Martín Riofrío Cordero
Este jueves pasó algo que nos dejó sin aliento: murió David Lynch. Me permito hablar en plural, como si se tratara de una catástrofe o una desgracia colectiva porque no solo soy yo, sino muchos, muchísimos, los que encontramos en su cine una forma de ver el mundo. Un mundo donde los sueños, las líneas temporales, la ficción y la realidad se amalgamaron para llevarnos de una especie de resignación kafkiana, a la esperanza.
A pesar de sus paisajes desoladores, monstruosos, perturbadores y a ratos incomprensibles, el cine de Lynch siempre tenía un haz de luz. Como una puerta de las tantas que se abren en películas como Inland Empire, como el final de la canción de Laura Palmer (un final triste, devastador, que se abre hacia arriba, hacia una melodía dulce, luminosa) o las luces que se proyectan sobre el escenario de Lost Highway, en esa escena en la que Bill Pullman interpreta un saxo furioso.
Recuerdo haber visto todas estas escenas con el mayor de los entusiasmos. Recuerdo también, cuando vi por primera vez una película suya: Blue Velvet. Fue amor a primera vista. Porque así como uno puede encandilarse con la belleza de una mujer, también puede hacerlo con tantas otras cosas.
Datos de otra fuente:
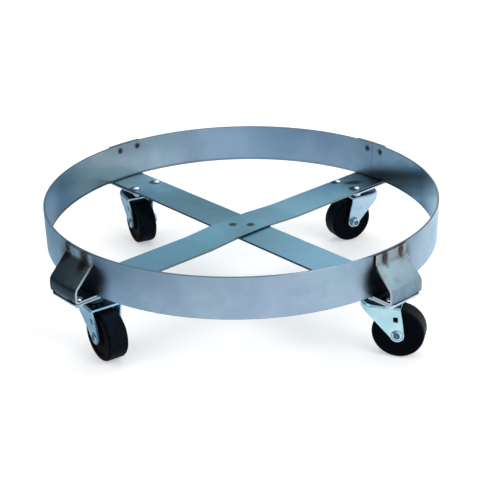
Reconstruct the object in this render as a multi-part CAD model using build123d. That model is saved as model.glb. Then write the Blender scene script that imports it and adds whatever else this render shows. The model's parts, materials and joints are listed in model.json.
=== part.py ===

Con la música, con la pintura, con la literatura. Y yo me encandilé ante la belleza de esas películas, que me mostraron un nuevo camino. Que me enseñaron que el término ‘‘lyncheano’’, tan usado para definir una rara mezcla entre lo raro y lo insólito de forma inclasificable, tenía su origen sobre una verdad.
Una verdad hallada en el arte.
Una verdad que confirma que los genios como David Lynch no están hechos para morir, porque su genio es inagotable, y así mismo, nos conduce por caminos inagotables, que siempre están a la espera de ser descubiertos.
Ya decía Vicente Huidobro en ‘‘Altazor’’ que ‘‘los verdaderos poemas son incendios’’. Y no se equivocaba. Así como yo también digo, sin temor a equivocarme, que las películas de David Lynch -con Twin Peaks incluido- son como milagros.
Sorprenden, conmueven, cautivan, cambian vidas.
Es triste la despedida, pero me emociona saber que David Lynch siempre estará allí. En sus películas. En una carretera perdida o en Mulholland Drive, esperándonos para redescubrirlo.
Hasta siempre, David. La tierra te fue muy leve.